# Request:
Count lines with the string "rigid" in them. State the number alone.
======== Dataset extract
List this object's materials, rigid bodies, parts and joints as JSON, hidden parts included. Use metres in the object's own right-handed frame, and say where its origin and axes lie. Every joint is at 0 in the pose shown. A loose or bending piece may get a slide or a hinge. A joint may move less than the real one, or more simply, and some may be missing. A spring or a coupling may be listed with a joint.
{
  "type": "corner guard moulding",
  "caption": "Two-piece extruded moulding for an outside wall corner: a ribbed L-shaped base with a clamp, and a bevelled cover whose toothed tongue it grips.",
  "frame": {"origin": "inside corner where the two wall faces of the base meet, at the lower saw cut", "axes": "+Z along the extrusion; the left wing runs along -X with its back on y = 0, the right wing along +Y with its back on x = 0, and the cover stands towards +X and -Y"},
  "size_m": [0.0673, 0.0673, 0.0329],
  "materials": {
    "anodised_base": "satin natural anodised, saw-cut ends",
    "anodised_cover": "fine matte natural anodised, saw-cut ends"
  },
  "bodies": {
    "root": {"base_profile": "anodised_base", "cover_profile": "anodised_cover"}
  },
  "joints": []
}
================
======== Dataset extract
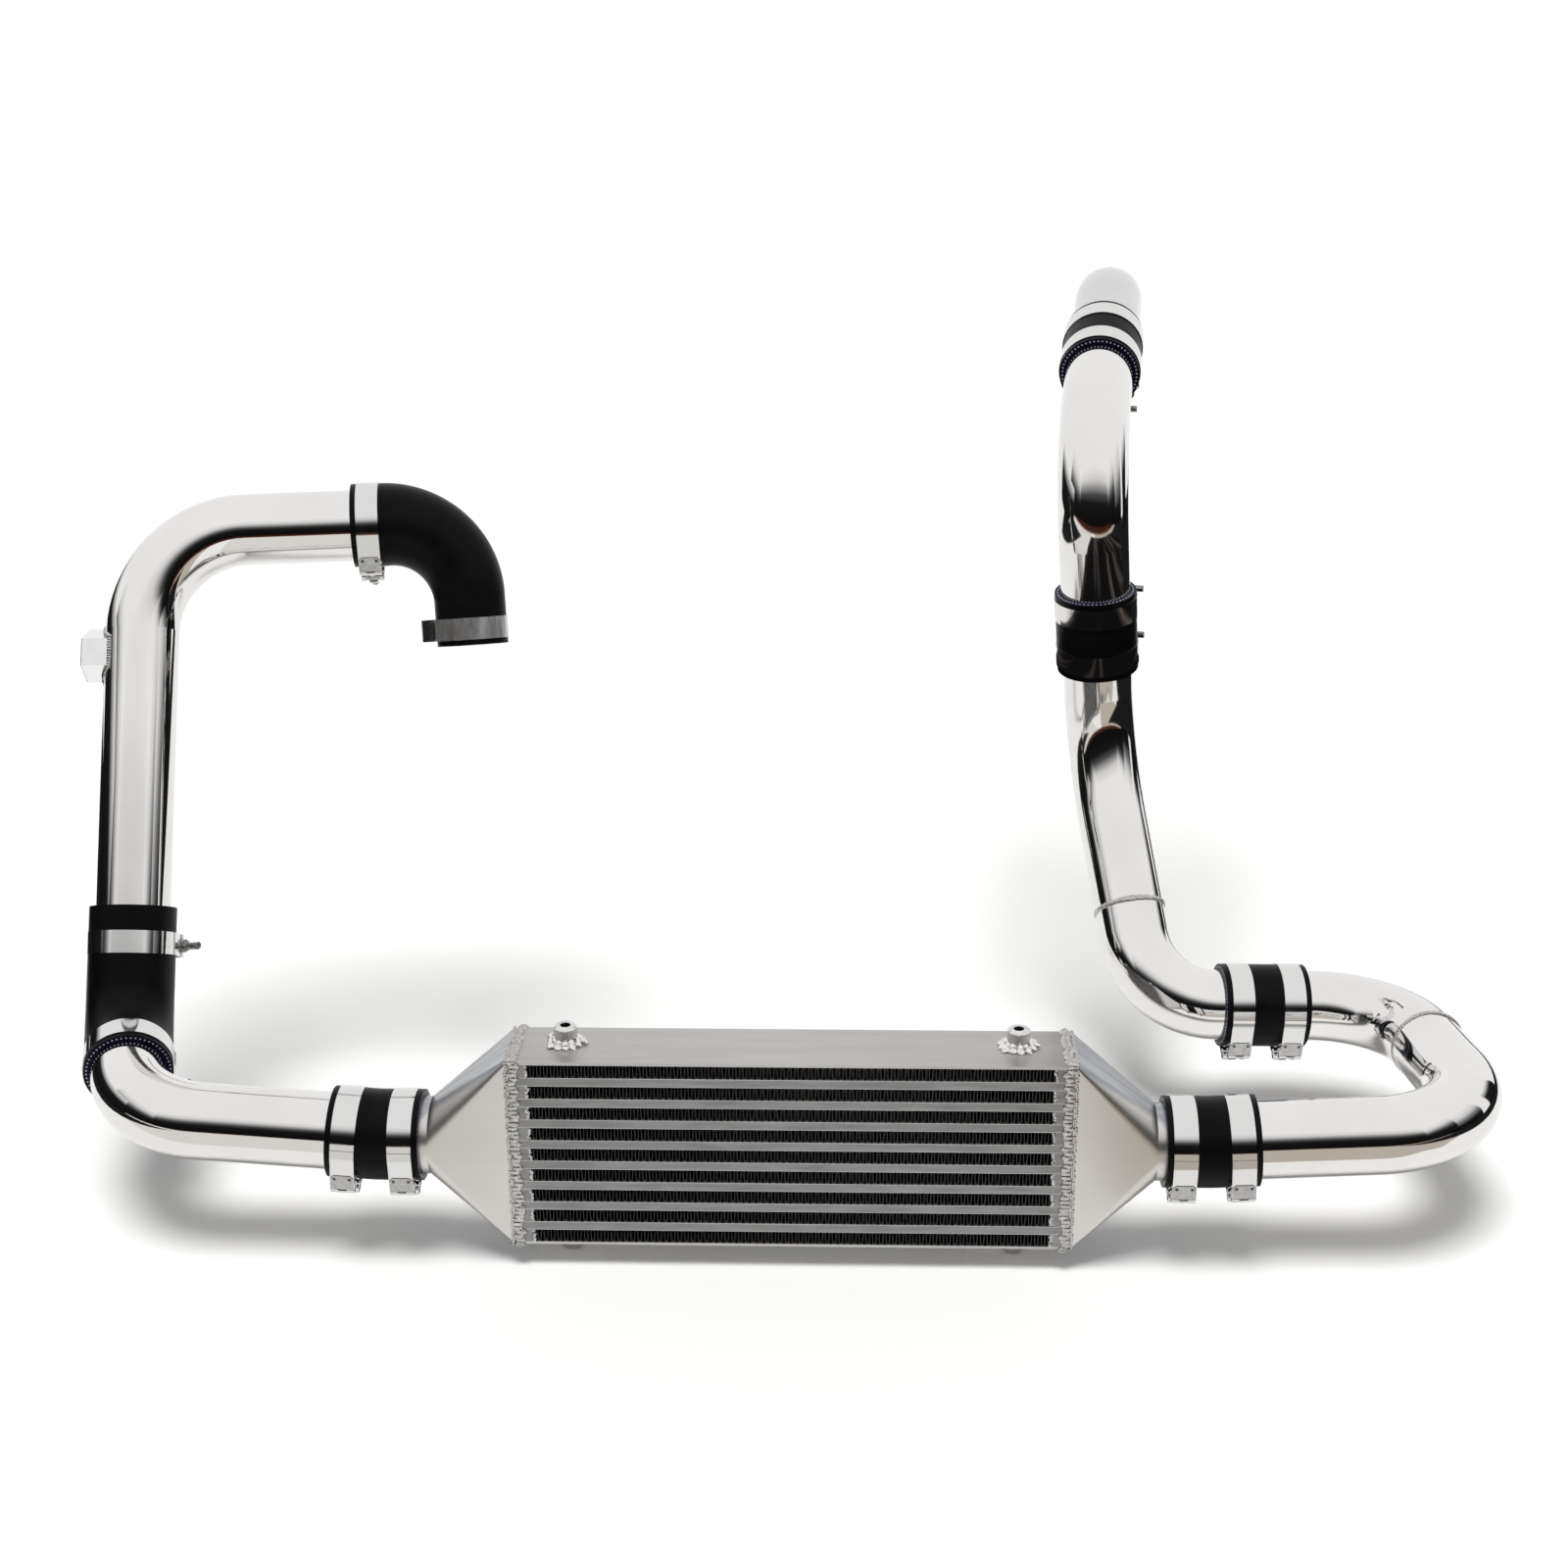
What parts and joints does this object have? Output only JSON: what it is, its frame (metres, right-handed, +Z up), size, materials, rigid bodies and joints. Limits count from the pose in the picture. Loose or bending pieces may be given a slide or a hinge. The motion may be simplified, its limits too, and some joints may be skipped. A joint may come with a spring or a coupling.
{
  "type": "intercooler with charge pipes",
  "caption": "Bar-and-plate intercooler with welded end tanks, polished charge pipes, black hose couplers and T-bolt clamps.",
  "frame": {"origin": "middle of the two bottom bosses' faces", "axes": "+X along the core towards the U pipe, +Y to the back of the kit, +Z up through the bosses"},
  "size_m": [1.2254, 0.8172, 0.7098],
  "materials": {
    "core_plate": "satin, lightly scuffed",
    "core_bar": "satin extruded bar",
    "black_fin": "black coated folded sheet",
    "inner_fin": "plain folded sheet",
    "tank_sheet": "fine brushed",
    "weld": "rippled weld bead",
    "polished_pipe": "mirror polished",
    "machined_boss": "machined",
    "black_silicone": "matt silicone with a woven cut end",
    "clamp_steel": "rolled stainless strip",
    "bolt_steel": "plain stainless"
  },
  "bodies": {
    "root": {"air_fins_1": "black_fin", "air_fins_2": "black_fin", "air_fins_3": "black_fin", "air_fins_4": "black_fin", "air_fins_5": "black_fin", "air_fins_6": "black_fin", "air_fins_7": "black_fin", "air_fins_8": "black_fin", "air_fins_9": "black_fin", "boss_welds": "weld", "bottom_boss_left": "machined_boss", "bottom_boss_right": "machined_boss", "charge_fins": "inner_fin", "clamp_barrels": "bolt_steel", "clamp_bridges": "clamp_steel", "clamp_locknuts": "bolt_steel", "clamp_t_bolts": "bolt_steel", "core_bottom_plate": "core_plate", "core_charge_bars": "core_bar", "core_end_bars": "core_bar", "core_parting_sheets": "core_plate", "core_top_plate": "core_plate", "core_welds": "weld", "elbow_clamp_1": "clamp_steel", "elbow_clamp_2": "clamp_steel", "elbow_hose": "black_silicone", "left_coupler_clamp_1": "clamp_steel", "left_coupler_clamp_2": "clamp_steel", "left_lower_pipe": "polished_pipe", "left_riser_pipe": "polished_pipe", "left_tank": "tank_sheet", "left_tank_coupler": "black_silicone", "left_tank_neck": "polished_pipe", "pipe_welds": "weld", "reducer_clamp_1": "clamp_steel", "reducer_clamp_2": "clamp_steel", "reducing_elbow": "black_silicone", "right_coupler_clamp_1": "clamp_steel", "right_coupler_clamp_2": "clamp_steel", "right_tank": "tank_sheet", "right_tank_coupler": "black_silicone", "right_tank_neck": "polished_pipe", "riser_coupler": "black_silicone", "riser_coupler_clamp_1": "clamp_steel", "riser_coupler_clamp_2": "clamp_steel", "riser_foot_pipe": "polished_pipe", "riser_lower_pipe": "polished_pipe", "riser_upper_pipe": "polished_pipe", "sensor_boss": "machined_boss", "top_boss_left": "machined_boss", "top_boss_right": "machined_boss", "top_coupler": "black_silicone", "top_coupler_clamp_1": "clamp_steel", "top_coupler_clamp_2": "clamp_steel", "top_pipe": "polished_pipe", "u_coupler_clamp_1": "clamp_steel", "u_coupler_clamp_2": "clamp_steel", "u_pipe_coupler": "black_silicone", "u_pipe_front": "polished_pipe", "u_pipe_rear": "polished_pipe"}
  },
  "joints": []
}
================
# Problem solution:
2